One constant element admist the other layers and sounds in naw’s music is the deep reverberations of dub. We can’t talk about his music without recognizing it’s relationship to the pioneers of dub techno who inspired him, the artists behind Basic Channel and Chain Reaction. But besides the dub techno influence, he also looks back to the fundamental technique of dub as inspiring his own approach to music making in many ways.

“Dub is a very organic type of music, in my opinion it’s one of the first musics that tried to fuse that idea of the organic with the digital. Dub is a studio project where a producer is taking the sounds being produced by these musicians and manipulating them in the studio. And whipping up a digital frenzy with effects and recording techniques. You can hear that idea in my music, to me that’s the beginning of the idea of juxtaposing the organic into the digital and thats where dub has always been a big influence on me.”

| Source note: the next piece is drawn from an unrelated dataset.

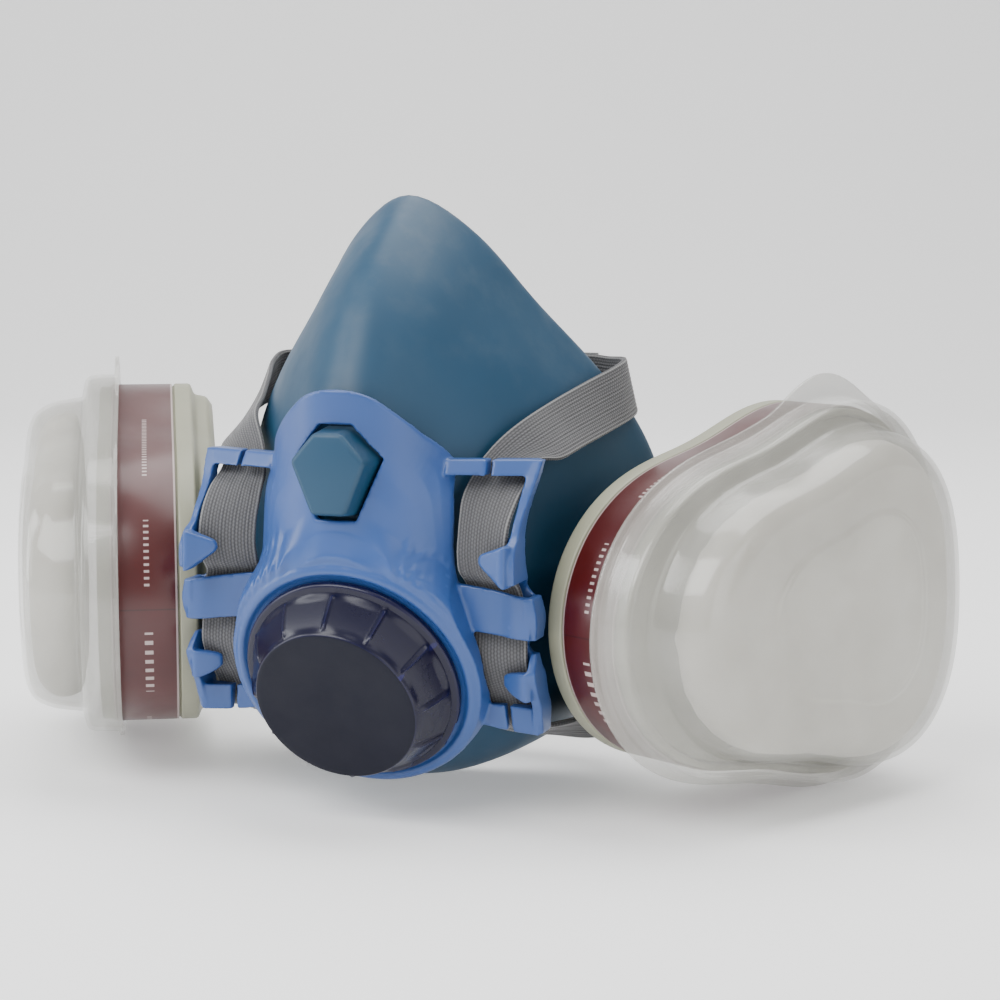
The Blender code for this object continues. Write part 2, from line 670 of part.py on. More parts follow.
def build_cartridge(side, frame, finishes):
    name = "left" if side > 0 else "right"
    # The housing is a cup: its outer side runs from the base up, and its inner side back down.
    wall = HOUSING_WALL
    rim, label_seat = 3.9, 4.6
    side_wall = ((rim, 5.4), (rim, 9.4), (label_seat, 9.6), (label_seat, HOUSING_DEPTH))
    outer = ((9.5, 0.0), (7.4, 1.4), (6.8, 4.4)) + side_wall
    inner = ((label_seat + wall, HOUSING_DEPTH), (label_seat + wall, 8.0), (8.6, 5.8), (9.4, 2.4))
    rings = [outline_ring(side, *step) for step in outer + inner]
    cup = mesh_from("housing", *loft(rings, True, True))
    housing = add_object(f"cartridge_housing_{name}", cup, finishes["housing"], frame)
    boolean(housing, "DIFFERENCE", tool(f"socket_{name}", cylinder_mesh("socket", 13.0, -2.0, 4.0), frame))
    for i in range(LUGS):
        notch = box_mesh("notch", (8.0, -5.0, -2.0), (16.2, 5.0, 4.0))
        turn = 2 * math.pi * i / LUGS - NOTCH_TURN
        boolean(housing, "DIFFERENCE", tool(f"notch_{name}_{i}", notch, frame, turn=turn))

    seat = label_seat + wall + 0.4
    band = ((4.0, 10.0), (4.0, 25.0), (4.3, 25.0), (4.3, 10.0))
    outline_band(f"cartridge_label_{name}", side, band, finishes["label"], frame)

    def layer(part, inset, low, high, finish):
        return outline_solid(f"{part}_{name}", side, ((inset, low), (inset, high)), finishes[finish], frame)

    layer("inner_screen", seat + 3.0, 6.4, 7.4, "screen")
    layer("carbon_bed", seat, 8.4, 23.0, "carbon")
    layer("outer_screen", seat, 23.4, 24.4, "screen")
    lid = layer("cartridge_lid", seat, 25.0, 26.6, "housing")
    for i in range(-3, 4):
        slot = box_mesh("lid_slot", (-26.0, -1.6, 20.0), (26.0, 1.6, 30.0))
        where = (side * (BAYONET_OFFSET + 3.0), i * 9.0, 0.0)
        boolean(lid, "DIFFERENCE", tool(f"lid_slot_{name}_{i + 3}", slot, frame, where=where))


def build_retainer(side, frame, finishes):
    """The clear retainer: a flange and collar round the housing, and a cup that holds the pad."""
    name = "left" if side > 0 else "right"
    low = RETAINER_LEVEL
    profile = (
        (0.0, low + 1.1), (2.0, low + 1.3), (2.4, low + 8.8), (8.0, low + 9.8), (9.2, low + 17.5),
        (11.4, low + 21.6), (15.0, low + 23.2), (26.0, low + 23.5),
    )  # fmt: skip
    rings = [outline_ring(side, *step) for step in profile]
    tab = []
    for x, y, level in rings[0]:
        arm = Vector((x - side * BAYONET_OFFSET, y, 0.0))
        angle = math.degrees(math.atan2(arm.y, side * arm.x))
        lift = TAB_LIFT * smooth_step(1 - abs(angle - TAB_ANGLE) / TAB_SPREAD)
        tab.append(Vector((x, y, level)) + arm.normalized() * lift)
    rings[0] = tab
    mesh = mesh_from("retainer", *loft(rings, cap_last=True), sheet=True)
    obj = add_object(f"filter_retainer_{name}", mesh, finishes["retainer"], frame)
    solidify(obj, RETAINER_WALL)

    foot, top = low + 11.0, low + 20.6
    pad = ((11.4, foot), (10.6, foot + 1.0), (10.8, top - 4.0), (13.0, top - 1.2), (17.0, top))
    outline_solid(f"particulate_pad_{name}", side, pad, finishes["pad"], frame)


# ---------------------------------------------------------------- straps and clips


# (centre, width direction) of the taut runs from the ladder round the edge of the mask.
UPPER_RUN = (
    ((38.6, 77.0, 14.6), (-0.1, 0.05, 0.99)),
    ((44.6, 72.2, 14.8), (-0.2, 0.0, 0.95)),
    ((45.0, 65.0, 13.4), (-0.33, -0.05, 0.92)),
    ((42.3, 55.0, 11.0), (-0.5, -0.1, 0.85)),
    ((39.0, 43.0, 8.1), (-0.65, -0.15, 0.72)),
    ((36.2, 31.8, 5.2), (-0.8, -0.2, 0.6)),
)
LOWER_RUN = (
    ((36.2, 31.0, -58.2), (-0.92, -0.2, -0.15)),
    ((41.0, 43.5, -59.6), (-0.84, 0.0, -0.5)),
    ((44.4, 58.0, -61.4), (-0.62, 0.0, -0.8)),
    ((45.2, 72.0, -61.4), (-0.5, 0.0, -0.86)),
    ((43.8, 79.8, -60.4), (-0.3, 0.0, -0.95)),
    ((38.0, 85.6, -59.4), (0.0, 0.1, -0.99)),
)


def loop_stations(back, level, width):
    """A strap's end: out behind a bar of the cradle or the clasp and back in front of it."""
    path = (
        (34.0, LOOP_GAP), (CLIP_BAR_X + 1.6, LOOP_GAP), (CLIP_BAR_X - 1.4, LOOP_GAP), (CLIP_BAR_X - 2.8, 0.0),
        (CLIP_BAR_X - 1.4, -LOOP_GAP), (CLIP_BAR_X + 1.6, -LOOP_GAP), (32.0, -LOOP_GAP),
    )  # fmt: skip
    return [((x, back + y, level), (0.0, 0.0, width)) for x, y in path]


# (height, distance from the middle, depth, slope) of the strap's middle as it weaves down the ladder.
STRAP_TRACK = (
    (1.4, 31.6, 24.5, 0.34), (-2.4, 30.3, 21.4, 0.27),
    (-6.0, 29.9, 16.4, 0.0), (-9.8, 29.8, 13.3, -0.22), (-13.4, 29.8, 11.7, -0.3),
    (-17.4, 29.8, 11.2, -0.28), (-21.2, 29.9, 12.6, -0.2), (-24.4, 30.6, 15.9, -0.13),
    (-28.6, 31.6, 16.4, -0.12), (-32.5, 32.0, 16.5, -0.12), (-36.5, 32.1, 16.1, -0.05),
    (-40.5, 32.2, 15.8, 0.0), (-44.8, 32.2, 18.0, 0.0), (-48.6, 32.2, 21.2, 0.04),
    (-52.2, 32.2, 23.8, 0.06), (-56.4, 32.4, 25.4, 0.08),
)  # fmt: skip


def strap_stations(side):
    """(centre, width direction) along a strap, from the head cradle, down the ladder, to the neck."""
    cradle = loop_stations(CRADLE_BACK, CRADLE_LEVEL, 1.0)
    neck = loop_stations(NECK_BACK, NECK_LEVEL, -1.0)[::-1]
    ladder = [((x, y, z), (-1.0, -slope, 0.0)) for z, x, y, slope in STRAP_TRACK]
    stations = cradle + list(UPPER_RUN) + ladder + list(LOWER_RUN) + neck
    return [(mirrored(p, side), mirrored(Vector(w).normalized(), side)) for p, w in stations]


def build_strap(side, root, finish):
    name = "left" if side > 0 else "right"
    stations = strap_stations(side)
    centres = [p for p, _ in stations]
    widths = [w for _, w in stations]
    count = 2 * (len(stations) - 1)
    left_edge, right_edge = [], []
    for i in range(count + 1):
        centre = spline(centres, i / count)
        width = spline(widths, i / count).normalized() * (STRAP_WIDTH / 2)
        left_edge.append(centre + width)
        right_edge.append(centre - width)
    points = left_edge + right_edge
    faces = [(i, i + 1, count + 2 + i, count + 1 + i) for i in range(count)]
    obj = add_object(f"strap_{name}", mesh_from(f"strap_{name}", points, faces), finish, root)
    solidify(obj, STRAP_THICKNESS, offset=0.0)
    return obj


def build_clips(root, finishes):
    """The head cradle and the two halves of the neck clasp. Each holds a strap's loop on an end bar."""
    half = STRAP_WIDTH / 2 + 1.0
    bar = 1.0
    outer = CLIP_BAR_X + bar

    def block(name, x0, x1, thickness, tall):
        """A box across a clip's plane, which is the cradle's or the neck clasp's, as its name says."""
        back, level = (CRADLE_BACK, CRADLE_LEVEL) if "cradle" in name else (NECK_BACK, NECK_LEVEL)
        low = (x0, back - thickness / 2, level - tall)
        high = (x1, back + thickness / 2, level + tall)
        return box_mesh(name, low, high)

    def plate(name, x0, x1):
        return add_object(name, block(name, x0, x1, 2.0, half + 2.5), finishes["clip"], root)

    def window(name, x0, x1):
        return tool(name, block(name, x0, x1, 8.0, half), root)

    near, far = CLIP_BAR_X - bar, CLIP_BAR_X - 5.0
    cradle = plate("head_cradle", -outer, outer)
    cuts = (window("cradle_window_left", far, near), window("cradle_window_right", -near, -far))
    boolean(cradle, "DIFFERENCE", *cuts)

    socket = plate("neck_clasp_socket", -outer, 4.0)
    mouth = tool("clasp_mouth", block("clasp_mouth", -7.0, 5.0, 1.0, 4.3), root)
    boolean(socket, "DIFFERENCE", window("clasp_socket_window", -near, -far), mouth)

    plug = plate("neck_clasp_plug", 4.4, outer)
    boolean(plug, "DIFFERENCE", window("clasp_plug_window", far, near))
    boolean(plug, "UNION", tool("clasp_tongue", block("clasp_tongue", -6.4, 5.4, 0.4, 4.0), root))


# ---------------------------------------------------------------- assembly


def build():
    root = empty("respirator", None, Matrix.Translation(Vector((0.0, DATUM_BACK, DATUM_UP)) * MM))
    valve = empty("valve_axis", root, valve_frame())
    sides = {1: "left", -1: "right"}
    frames = {}
    for side, name in sides.items():
        frames[side] = empty(f"bayonet_axis_{name}", root, cartridge_frame(side))
    finishes = {
        "silicone": material("teal_silicone", (0.035, 0.115, 0.165), 0.45),
        "yoke": material("blue_nylon", (0.12, 0.25, 0.60), 0.35),
        "cover": material("navy_plastic", (0.012, 0.014, 0.06), 0.25),
        "seat": material("dark_plastic", (0.03, 0.03, 0.035), 0.5),
        "flap": material("flap_silicone", (0.75, 0.74, 0.68), 0.5),
        "port": material("port_plastic", (0.06, 0.07, 0.09), 0.45),
        "gasket": material("gasket_rubber", (0.02, 0.02, 0.02), 0.7),
        "housing": material("sage_plastic", (0.42, 0.42, 0.34), 0.45),
        "label": material("brown_label", (0.15, 0.012, 0.01), 0.4),
        "screen": material("fibre_screen", (0.8, 0.79, 0.75), 0.9),
        "carbon": material("carbon_granules", (0.012, 0.012, 0.012), 0.85),
        "retainer": material("clear_retainer", (0.75, 0.75, 0.72), 0.2, alpha=0.35),
        "pad": material("particulate_felt", (0.82, 0.8, 0.77), 0.95),
        "strap": material("grey_elastic", (0.18, 0.18, 0.18), 0.9),
        "clip": material("clip_plastic", (0.05, 0.055, 0.06), 0.4),
    }
    build_facepiece(root, finishes["silicone"], frames)
    build_yoke(root, finishes["yoke"])
    build_valve(valve, finishes)
    for side, frame in frames.items():
        build_port(side, frame, finishes)
        build_cartridge(side, frame, finishes)
        build_retainer(side, frame, finishes)
        build_strap(side, root, finishes["strap"])
    build_clips(root, finishes)


def shade(objects):
    """Bakes each object's modifiers into its mesh, and shades it smooth between its sharp corners."""
    graph = bpy.context.evaluated_depsgraph_get()
    baked = {obj: bpy.data.meshes.new_from_object(obj.evaluated_get(graph)) for obj in objects}
    for obj, mesh in baked.items():
        obj.modifiers.clear()
        obj.data = mesh
        mesh.shade_smooth()
        mesh.set_sharp_from_angle(angle=SHARP_CORNER)


clear_scene()
PART = collection("respirator")
CUTTERS = collection("cutters")
build()
shade([obj for obj in PART.objects if obj.type == "MESH"])
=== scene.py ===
"""Looks of the half mask respirator: fine meshes, procedural materials, floor, light and camera.

Lengths are in millimetres until they become a mesh. Their origin is 2 mm behind the front of the
facepiece's hexagonal stud.
Each cartridge and the exhalation valve have a local frame whose Z points out of the mask.
"""

import math

import bmesh
import bpy
from mathutils import Matrix, Vector


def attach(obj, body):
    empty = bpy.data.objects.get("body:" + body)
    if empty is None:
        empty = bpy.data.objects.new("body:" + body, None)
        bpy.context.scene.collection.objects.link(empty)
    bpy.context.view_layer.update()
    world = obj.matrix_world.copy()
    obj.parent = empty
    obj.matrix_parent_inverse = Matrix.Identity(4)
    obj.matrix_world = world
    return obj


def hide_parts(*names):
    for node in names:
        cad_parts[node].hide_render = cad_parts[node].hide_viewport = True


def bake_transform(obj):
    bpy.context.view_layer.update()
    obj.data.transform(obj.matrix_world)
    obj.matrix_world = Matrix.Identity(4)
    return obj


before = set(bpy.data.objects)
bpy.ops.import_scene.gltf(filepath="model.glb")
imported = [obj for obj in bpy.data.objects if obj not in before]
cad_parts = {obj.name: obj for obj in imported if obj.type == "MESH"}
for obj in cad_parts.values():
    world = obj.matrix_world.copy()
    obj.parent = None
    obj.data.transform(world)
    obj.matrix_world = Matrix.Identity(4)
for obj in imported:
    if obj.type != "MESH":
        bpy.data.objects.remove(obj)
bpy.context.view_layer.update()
SIDES = {1: "left", -1: "right"}

MM = 0.001
DATUM = Vector((0.0, -52.85, 77.92))

YOKE_THICKNESS = 2.0
YOKE_FRONT = 2.2
YOKE_CURVE = 25.0
BROW_TIGHTER = 3.4
VALVE_CENTRE = Vector((0.0, 12.5, -45.6))
VALVE_TILT = math.radians(23.0)
BEZEL_RADIUS = 29.0
BEZEL_BLEND = 36.0
YOKE_HOLE = 20.6
COVER_RADIUS = 24.7
COVER_FACE = 18.4
COVER_HEIGHT = 12.2
COVER_RIBS = 12

SKIN = 1.8
SKIN_GAP = 0.85
EDGE_GAP = 0.9
SEAT_HOLE = 18.6
SEAT_FLAT = 20.6
BOSS_RADIUS = 21.5
BOSS_DEPTH = 11.0
SPOT_FACE_RADIUS = 19.6
PORT_BORE = 14.2
STUD_OUTLINE = ((-3.5, 9.7), (3.5, 9.7), (9.5, 2.9), (4.3, -9.6), (-4.3, -9.6), (-9.5, 2.9))
STUD_TOP = -2.0
STUD_TAPER = 0.9
STUD_ROOT = 3.4
BULGE = 5.3
BULGE_SHAPE = 1.4

STRAP_WIDTH = 12.7
STRAP_THICKNESS = 1.2
STRAP_CORDS = 12
CORD_PITCH = 0.74
PICK_PITCH = 0.82
LADDER_TOP = 2.2
LADDER_FOOT = -57.5
SKIRT_FADE = 6.0

OUTLINE_RADIUS = 50.6
OUTLINE_WAVES = ((2, 0.125), (3, -0.085), (4, -0.02))
OUTLINE_STEPS = 160
EVEN_INSET = 2.4
CARTRIDGE_TURN = math.radians(62.0)
CARTRIDGE_ROLL = math.radians(3.0)
RETAINER_CENTRE = Vector((82.5, 61.5, -32.5))
RETAINER_LEVEL = 22.0
BAYONET_OFFSET = 19.0
PORT_LEVEL = -4.4
HOUSING_DEPTH = 28.0
HOUSING_WALL = 1.6
RETAINER_WALL = 1.0
TAB_ANGLE = 72.0
TAB_SPREAD = 22.0
TAB_LIFT = 4.0
LUGS = 3
NOTCH_TURN = math.radians(40.0)

CLIP_BAR_X = 15.0
LOOP_GAP = 2.0
CRADLE_LEVEL = 15.0
NECK_LEVEL = -58.0
CRADLE_BACK = 80.0
NECK_BACK = 88.0
ROUND = 96

FINE_VOXEL = 0.34
PAD_VOXEL = 1.9
SWELL_FRAMES = 20
SWELL_LIMIT = 0.45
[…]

Given the diversity of styles represented in naw’s music, pinpointing where his music belongs is a difficult task. Rather than try to define it, maybe it’s better to take a step back and simplify.

“I just say that I make electronic music or not even, its computer generated music. Monolake, an artist who’s had a huge influence on me over the years, never tries to classify his music. Other people try. I’ve assimilated that attitude towards my music. Because my music doesn’t really find a home in a hard techno party or at an ambient event, it has a little too many elements of everything in there. In a way I find I have more in common emotionally with my music with say an IDM artist or even an indie rock artist that is fusing electronics with guitar oriented music only for the fact that there’s a lot of grey in there in terms of where does this music get classified.â”

Regardless of what we want to call it, this is music to get lost in. So get your headphones on, and take that mid winter sailboat ride.